Pratt emphasizes answering their questions truthfully and honestly.
“If the truth of your crime is ugly, they want to know how you got to the point in your life where you chose to take another person’s life, because it shows that you’re being honest with yourself and that you’re not trying to hide anything,” said Pratt.
His journey through CDCR has taken him from San Quentin to Old Folsom in 1981, to Soledad Central in 1983, to CMC in 1986 and back to San Quentin in 1993, where he has been ever since.
Even though he has made positive strides with his addiction, Pratt said that he would like to improve his relationship with family members.
“I’ve been disowned by my sister, and she considers me to be dead. She bases her decision on both my crime and my incarceration,” Pratt said.
Pratt also has a daughter who was six months old when he came to prison. She has three sons he has never met.
“I would love to have a relationship with my daughter and my grandsons. But I understand that will take time, too,” said Pratt.
Even without having a relationship with his sister and his daughter, Pratt says he still has found happiness with his wife, who he married in 1997.

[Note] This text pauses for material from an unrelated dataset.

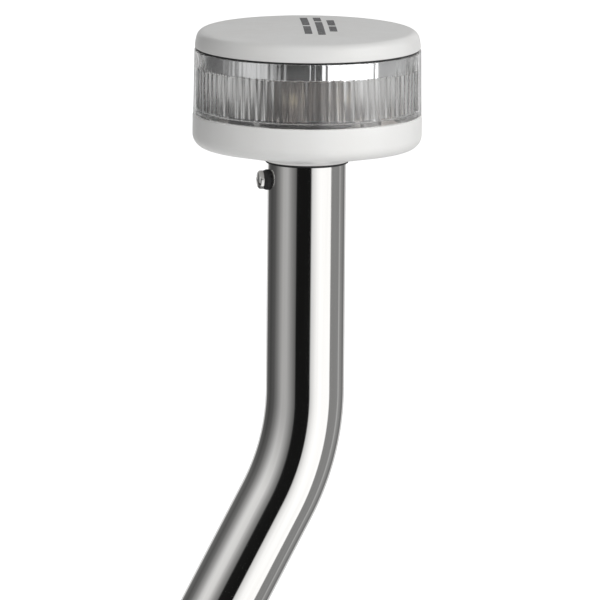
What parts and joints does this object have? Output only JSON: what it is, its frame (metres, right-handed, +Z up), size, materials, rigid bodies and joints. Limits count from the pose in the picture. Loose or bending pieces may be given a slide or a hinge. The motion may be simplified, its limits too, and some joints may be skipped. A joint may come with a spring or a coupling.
{
  "type": "navigation light",
  "caption": "All-round boat navigation light: a round LED lantern on a bent stainless pole that plugs into a deck socket and is locked by a clamp nut.",
  "frame": {"origin": "centre of the deck socket's mounting face, the underside of its gasket, on the axis of the leaning pole", "axes": "+Z up with the light level; the lower pole leans 27.5 degrees from +Z towards +X; the pole's bend lies in the XZ plane"},
  "size_m": [0.229, 0.066, 0.4747],
  "materials": {
    "white_plastic": "fine satin gloss",
    "white_nylon": "satin",
    "clear_lens": "clear, gloss",
    "stainless": "polished stainless steel",
    "chrome": "mirror",
    "brass": "turned",
    "aluminium": "satin",
    "dark_aluminium": "anodised",
    "black_rubber": "matt",
    "silicone": "translucent",
    "black_plastic": "moulded",
    "circuit_board": "solder mask",
    "led_board": "solder mask",
    "led_phosphor": "cast silicone"
  },
  "bodies": {
    "base": {"deck_gasket": "black_rubber", "socket_flange": "stainless", "socket_barrel": "black_plastic", "contact_carrier": "white_nylon", "socket_contact_1": "brass", "socket_contact_2": "brass", "clamp_collet": "black_plastic"},
    "slip_ring": {"slip_ring": "brass"},
    "clamp_nut": {"clamp_nut": "white_nylon"},
    "pole": {"pole_tube": "stainless", "pole_lead": "black_plastic", "plug_body": "black_plastic", "plug_seal": "black_rubber", "plug_cross_pin": "stainless", "plug_pin_1": "brass", "plug_pin_2": "brass", "top_cover": "white_plastic", "cover_gasket": "black_rubber", "lens": "clear_lens", "upper_reflector": "chrome", "lens_seal": "silicone", "base_cup": "white_plastic", "driver_board": "circuit_board", "driver_coil": "black_rubber", "driver_capacitor": "aluminium", "driver_chip": "black_plastic", "board_screw_1": "stainless", "board_screw_2": "stainless", "led_post": "dark_aluminium", "led_post_holder": "black_plastic", "led_board_1": "led_board", "led_1": "led_phosphor", "led_board_2": "led_board", "led_2": "led_phosphor", "led_board_3": "led_board", "led_3": "led_phosphor", "led_board_4": "led_board", "led_4": "led_phosphor", "pole_gasket": "black_rubber", "set_screw": "stainless", "set_screw_washer": "black_rubber"}
  },
  "joints": [
    {"name": "nut_lift", "type": "slide", "parent": "base", "child": "slip_ring", "axis": [0.4617, 0, 0.887], "range_m": [0, 0.012]},
    {"name": "nut_turn", "type": "hinge", "parent": "slip_ring", "child": "clamp_nut", "pos_m": [0, 0, 0], "axis": [0.4617, 0, 0.887], "range_deg": [0, 2160]},
    {"name": "pole_slide", "type": "slide", "parent": "base", "child": "pole", "axis": [0.4617, 0, 0.887], "range_m": [0, 0.075]}
  ],
  "couplings": [
    {"joint": "nut_lift", "follows": "nut_turn", "m_per_rad": 0.00031831}
  ]
}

“That was one of the most incredible experiences in my life when I saw her the first time, all dressed up and coming toward me. She took my breath away,” said Pratt. “And she still takes my breath away every time I see her, oh yeah.”
Pratt said the first thing that he is going to do is when he gets out is go fishing.
“I want to have barbecue and get my garden started and put a sign on my door that says ‘Gone Fishing,’ oh yeah.”